Voting age reform has become entangled with the rise of age as a critical electoral divide and the emergence of "culture wars" politics.
This polarisation risks advocates and opponents losing sight of the issues at the heart of voting-age reform and further politicises discussions around electoral rules.
While the Conservative government at Westminster have always opposed voting age reform this has masked considerable diversity on the issue within the wider party.
As recently as 2018 the Electoral Reform Society released a report on the Conservative Case for Votes-at-16 including contributions from senior Conservative party figures such as Nicky Morgan.
In Scotland, the Conservatives under Ruth Davidson reversed their initial opposition to the SNP's introduction of "Votes-at-16" having had experience of it in Scottish elections.
The introduction of "Votes-at-16" in Wales was notably consensual with cross-party support generated for reform across the Welsh Assembly (now Senedd).
Despite voting age reform being an emblematic policy for the Labour administration, the Welsh Conservative party did not officially oppose the lowering of the voting age for Welsh elections and several Conservative Assembly members were long-standing advocates for the measure.
However, the emergence of a degree of cross-party support for "Votes-at-16" in Wales and Scotland has not prevented the UK wide debate on the issue at Westminster becoming increasingly polarised.

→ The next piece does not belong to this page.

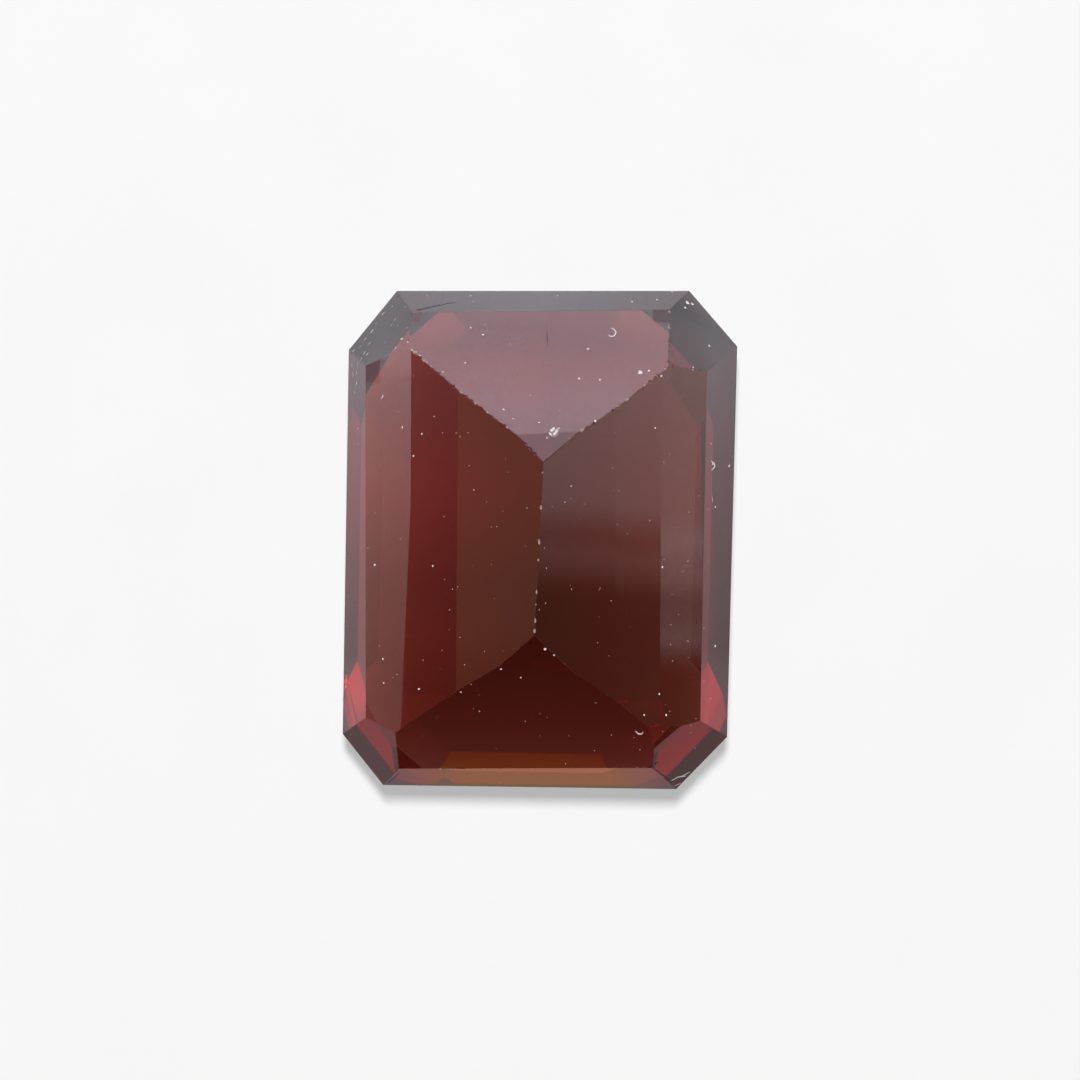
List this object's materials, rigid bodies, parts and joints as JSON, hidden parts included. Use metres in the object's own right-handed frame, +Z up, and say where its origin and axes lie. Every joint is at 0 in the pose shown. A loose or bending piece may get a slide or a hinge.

The 2017 General Election marked an important turning point with age becoming recognised as the critical demographic predictor of party support - with younger people far more likely to support Labour and older people far more likely to support the Conservatives.
This has had the paradoxical effect of both raising the importance of "Votes-at-16" as an issue in UK politics while at the same time reducing the prospects of establishing a cross-party consensus for implementing it.
Coupled with the marginalisation of the reformist wing of the Parliamentary Conservative party and the increasing focus on "culture wars" narratives in UK politics, the perfect environment has been created for "Votes-at-16" to become a partisan political football.
There are several significant consequences and risks of this for both advocates and opponents of voting age reform.
Firstly, polarisation makes "Votes-at-16" more likely to be implemented but less likely to be universally accepted as legitimate.
Secondly, partisan division on voting age reform increases the likelihood that other aspects of the electoral process may become politicised with potentially unforeseen consequences.
Thirdly, the transformation of the voting age debate into a primarily partisan issue may marginalise important democratic arguments both for and against reform by making the debate about party politics rather than young people's political engagement and representation.